Ce 21 mars, des fêtards jettent le trouble dans la grange de Bonnefon, le sang coule. C’est un délit qui relève de la haute justice. Qui a compétence dans ce cas : le roi, dont les officiers se sont saisis de l’affaire ? La justice commune du paréage de Bonnefon-Naucelle ? Outre le problème de droit, il faut savoir que la rixe a peut-être eu lieu à la porte de l’enclos de la grange, « infra portam », que par conséquent la justice pourrait être rendue sur place, selon l’usage, et qu’elle y serait plus rapide et surtout plus indulgente pour les justiciables. Quinze personnes de la grange sont « mises en examen » par la justice du bailliage. Arnal de Ladorre et l’abbé de Bonnecombe contestent.
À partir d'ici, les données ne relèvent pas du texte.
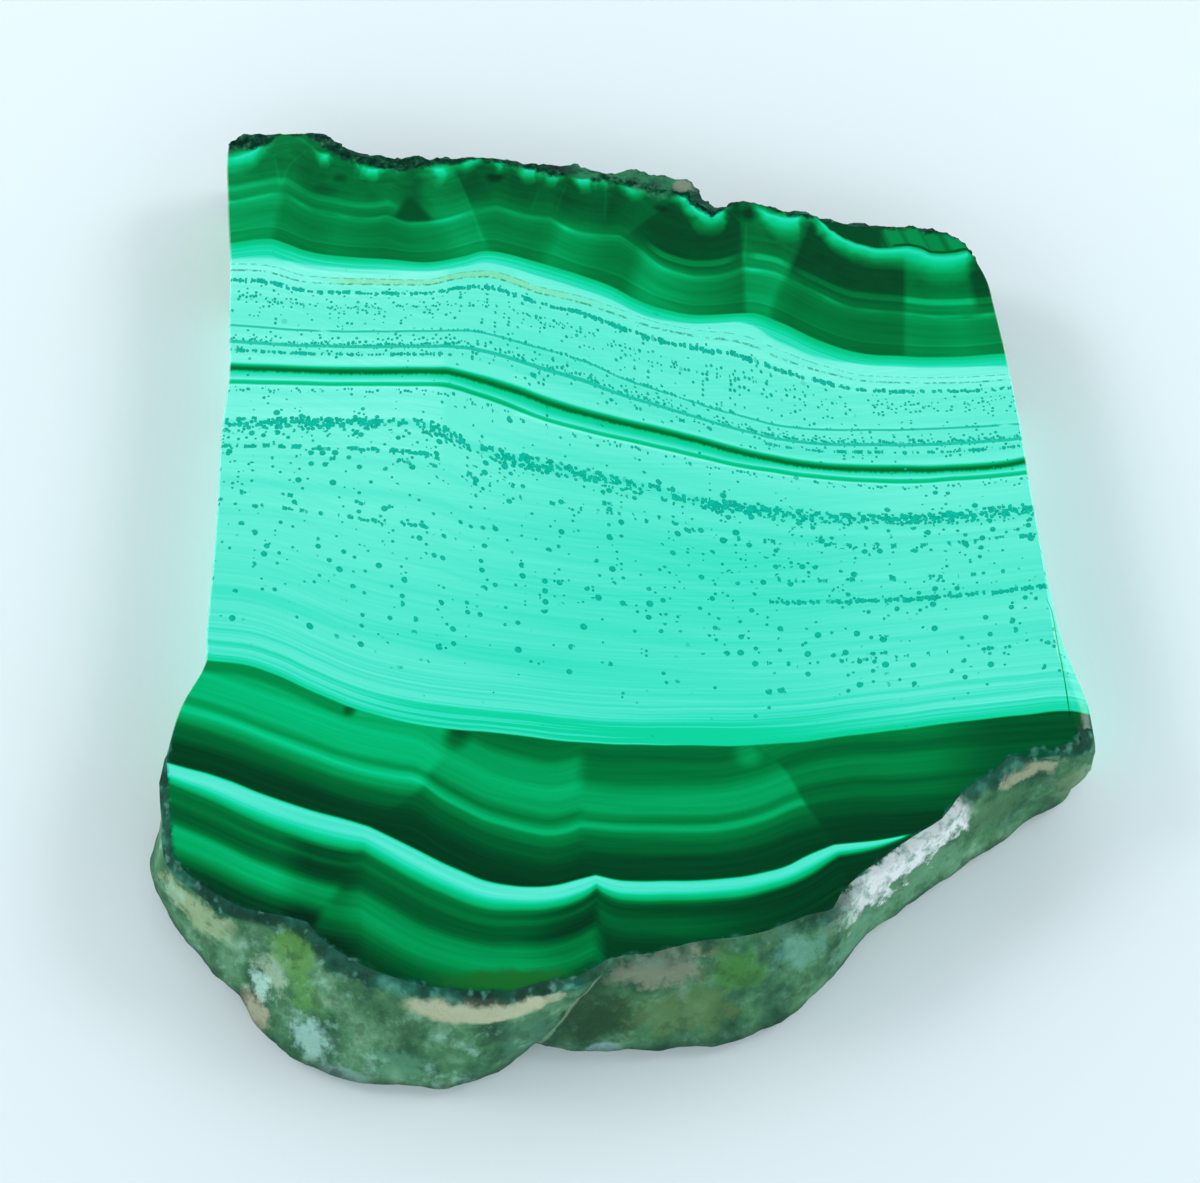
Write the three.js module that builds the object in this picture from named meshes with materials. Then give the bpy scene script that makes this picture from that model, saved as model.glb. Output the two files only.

Les témoins de Naucelle défilent, plutôt favorables au paréage. Ils évoquent la moralité des fêtards, habitués des rixes ou des larcins, et celle des gens de la grange, parmi lesquels deux frères convers venus de Candeil, en Albigeois.
Le rouleau de parchemin qui relate cette histoire n’est malheureusement pas complet, mais il nous livre le récit très vivant d’un instant de vie dans une grange monastique et un problème de conflit de juridictions au Moyen Âge.
 
 
Bonnefon, archéologie du bâti. Alain Gilbert
 
En 1369 pendant la guerre de cent ans Bonnefon est détruite par le feu.
L’abbé de Bonnecombe demande que soit reconstruit la tour et le logis en 1427.
Fait exceptionnel en Rouergue elle est construite en briques de taille à peu près régulière d’épaisseur : 7 à 9 cm moyenne 8 cm, longueur 35 à 42 cm moyenne 39 cm, largeur 22 à 26 cm moyenne 24 cm.
Alain Gilbert pense qu’il a fallu  entre 95 000 et 115 000 briques pour réaliser le corps de logis (la tour faite en pierre est postérieure car sa construction englobe l’angle du logis).
Plusieurs ateliers auraient été sollicités pour pouvoir fournir cette grande quantité de briques.
La communication a été illustrée par de nombreuses photographies.
 
La discussion qui a suivi a porté sur la provenance des briques.
Pour Martine Houdet qui nous fait profiter de son expérience acquise par l’étude des briquèteries du Tarn : les briquèteries étaient sur place en effet les cas de transport de briques sont rares et sur de petites distances. D’autre part le fait de ne pas trouver de four ne veut rien dire, en effet dans le Tarn pour un château construit en briques on n’a jamais retrouvé les fours alors que grâce aux archives on sait qu’ils étaient proches.
Léo Savy, nous fait bénéficier de son expérience de potier ; Pour lui il y avait assez d’argile sur place. D’autre part Gilbert Imbert dans ses travaux sur Naucelle mentionne qu’il y avait des charrois de bois pour cuire la terre.
 
Architecture de la grange de Bonnefon,  une énigme archéologique. Jacques Miquel
 
Avant sa destruction en 1962 la bâtisse de la grange de Bonnefon s’apparentait aux tours grangières de Masse, Seveyrac ou La Vayssière avec des dimensions parmi les plus grandes : 17 m sur 12,5 m.
Nous avons la chance de posséder deux cartes postales de 1910 qui nous apprennent beaucoup et en particulier qu’il y avait une fissure importante sur le logis vraisemblablement provoquée par un problème d’instabilité du terrain ( fond d’argile) et par le poids des briques ( une brique pèse 10 kg il y en avait 100 000).
Un compte rendu de visite de 1781(que Jacques Miquel a trouvé dans les archives de Gilbert Imbert) réalisée afin de rechercher une prison dans la grange nous éclaire sur l’organisation du logis .Les modifications successives des fonctions des pièces conduisent parfois à des énigmes. Quel était l’usage des différents niveaux de la tour dont l’accès était difficile ?
Bonnefon, grange cistercienne, a été construite entre le XIVème et le XVIème siècle en brique avec les mêmes joints gras que ceux que l’on retrouve à Albi au palais de la Berbie ou à la cathédrale Sainte Cécile.
 
 
 
Une revue du Carto club ruthénois sur Naucelle va paraître prochainement Jacques Miquel y a largement participé on pourra y voir les  cartes postales de Bonnefon avant sa destruction.